Reactions of Halides Flashcards
Explain the trend in reducing power of the halides
The reducing power of the halides increase down the group.
-This is because as you go down the group the IONS get bigger
-The number of shells increase so the electrons are further away from the positive nucleus
-Therefore the attraction between the nucleus and the outer shell electron is weaker. Making it easier for the halide to lose an electron
Explain the reaction of KF and KCL with sulphuric acid
KF(s) + H2SO4(l) → KHSO4(s) + HF(g)
Produces misty fumes because of the Hydrogen fluoride
KCl(s) + H2SO4(l) → KHSO4(s) + HCl(g)
Produces misty fumes because of the hydrogen chloride
Both the fluoride ions and the chloride ions aren’t strong enough to reduce again, so the reaction stops there. It is not a redox reaction
Write the equation for concentrated Sulfuric acid partial ionisation
H2SO4 ⇌ H+ + HSO4-
Sulfuric acid, especially when concentrated, can act as an oxidising agent, it itself is being reduced. But the extent of its reduction and the products formed depends on the species being oxidised
The three possible reduction products are
-Sulfur dioxide
-Sulfur
-Hydrogen sulfide
Write the three different hand equations repenting its oxidising action
1) H2SO4 + 2H+ + 2e- → 2H2O + SO2
+6 +4
2)H2SO4 + 6H+ + 6e- → 4H2O + S
+6 0
3) H2SO4 + 8H+ + 8e- → 4H2O + H2S
+6 -2
Stat the observation and products of the sodium halide NaCl with concentrated sulfuric acid
Observation: Misty fumes
Products: Hydrogen chloride (HCl)
Stat the observation and products of the sodium halide NaBr with concentrated sulfuric acid
Observation: -Misty fumes
-Brown fumes
-Colourless gas with choking smell
Products: -Hydrogen bromide (HBr)
-Bromine (Br)
-Sulfur dioxide (SO2)
Stat the observation and products of the sodium halide Nal with concentrated sulfuric acid
Observation: -Misty fumes
-Purple fumes or black solid
-Colourless gas with choking smell
-Yellow solid
-Colourless gas with rotten egg smell
Products: -Hydrogen iodide (HI)
-Iodine (I2)
-Sulfur dioxide (SO2)
-Sulfur (S)
-Hydrogen sulfide (H2S)
Explain the the sulfuric acid acts as an oxidising agent for the three halides
-With sodium chloride, the sulfuric acid behaves only as an acid and not as an oxidising agent. This because the chloride ions have low reducing power
-With sodium bromide, the greater reducing power of bromide ions cause the sulfuric acid to be reduced
-With sodium iodide, the much greater reducing power of iodide ions cause the sulfuric acid to be reduced
State the equation of sodium chloride with concentrated sulfuric acid
NaCl + H2SO4 → NaHSO4 + HCl
Only one equation because no redox reaction are occurring
State the equation of sodium bromide with concentrated sulfuric acid
NaBr + H2S04 → NaHSO4 + HBr
The half equations:
2Br- → Br2 + 2e-
H2SO4 + 2H+ + 2e-→ 2H2O + SO2
Add them together
2Br- + H2SO4 + 2H+ → 2H2O+ SO2 + Br2
2HBr + H2SO4 → 2H2) + SO2 + Br2
This equation represents the oxidation of the misty fumes and hydrogen bromide
State the equation of sodium Iodide with concentrated sulfuric acid
NaI + H2S04 → NaSO4 + HI
This equation represents the formation of misty fumes and hydrogen iodide
The half equations:
2I- → I2 + 2e- (Need to x3 to get same electrons)
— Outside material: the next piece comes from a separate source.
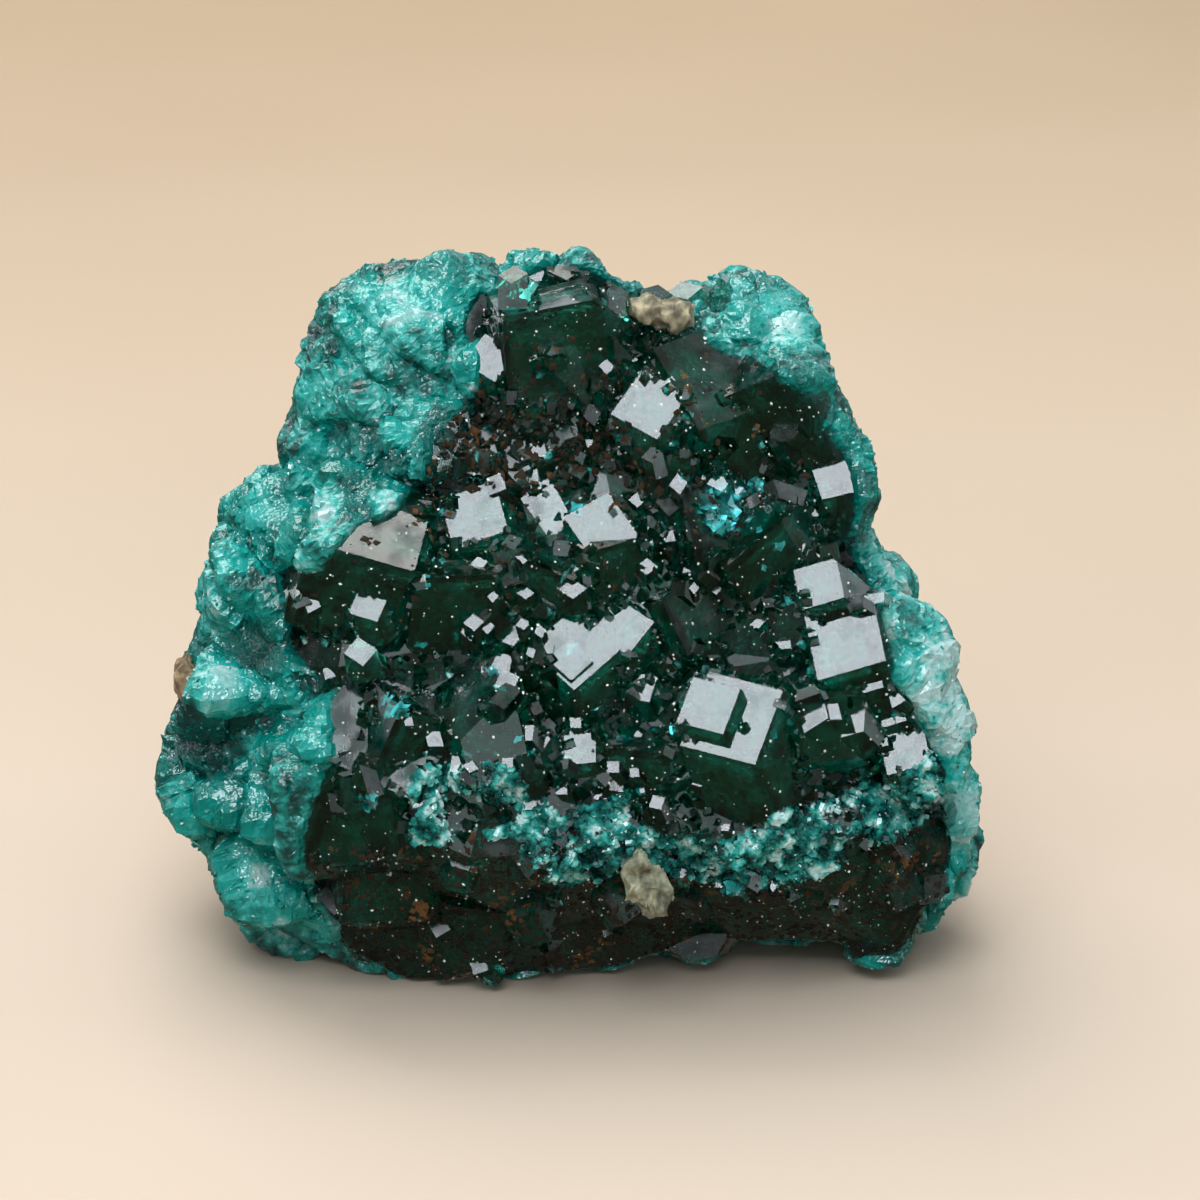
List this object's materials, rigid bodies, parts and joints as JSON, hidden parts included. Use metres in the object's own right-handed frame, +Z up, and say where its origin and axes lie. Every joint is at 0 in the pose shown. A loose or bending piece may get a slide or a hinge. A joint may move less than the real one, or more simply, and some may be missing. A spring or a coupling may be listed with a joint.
{
  "type": "dioptase crystal specimen",
  "caption": "Cluster of emerald green dioptase crystals grown together, with square glassy end faces, a dark undercut lip and small remnants of pale host rock.",
  "frame": {"origin": "middle of the bounding box in plan, on the surface that the specimen rests on", "axes": "+X to the right along the widest extent, +Y into the specimen from its crystal face, +Z up"},
  "size_m": [0.0358, 0.0262, 0.0317],
  "materials": {
    "dioptase": "glassy crystal faces, rough where broken",
    "host_rock": "dull, crumbly"
  },
  "bodies": {
    "root": {"dioptase_crystals": "dioptase", "matrix_front": "host_rock", "matrix_top": "host_rock", "matrix_left": "host_rock"}
  },
  "joints": []
}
H2SO4 + 6H+ + 6e- → 4H2O + S
Add them together
6I- + H2SO4 +6H+ → 4H2SO4 + S + 3I2
6HI + H2SO4 → 4H2SO4 + S + 3I2
This equation represents the oxidation of the misty fumes and hydrogen iodide
What is the test for halide ions
-Add dilute nitric acid(To make sure that any other anions like carbonate ions are removed because they would also form a precipitate
-Then add dilute silver nitrate solution
-If a precipitate is obtained then add some ammonia solution can be dilute of concentrated
The result obtained for the halide ions
Add silver nitrate solution:
Chloride ions = White precipitate
Bromide ions = Cream precipitate
Iodine ions = Yellow precipitate
Add dilute aqueous ammonia:
Chloride ions = Soluble (precipitate dissolves to give a colourless solution)
Bromide ions = Insoluble ( Precipitate remains unchanged) Iodide ions = insoluble ( Precipitate remains unchanged)
Add concentrated aqueous ammonia:
Chloride ions = Soluble (precipitate dissolves to give a colourless solution)
Bromide ions = Soluble (Precipitate dissolves to give a colourless solution)
iodide Ions = Insoluble ( Precipitate remains unchanged)
State the feral ions equation for the formation of the precipitate
Ag+(aq) + X-(aq) → AgX(s)
Write the equation for Sodium chloride with the silver nitrate solution
AgNO3(aq) + NaCl(aq) → AgCl(s) + NaNO3(aq)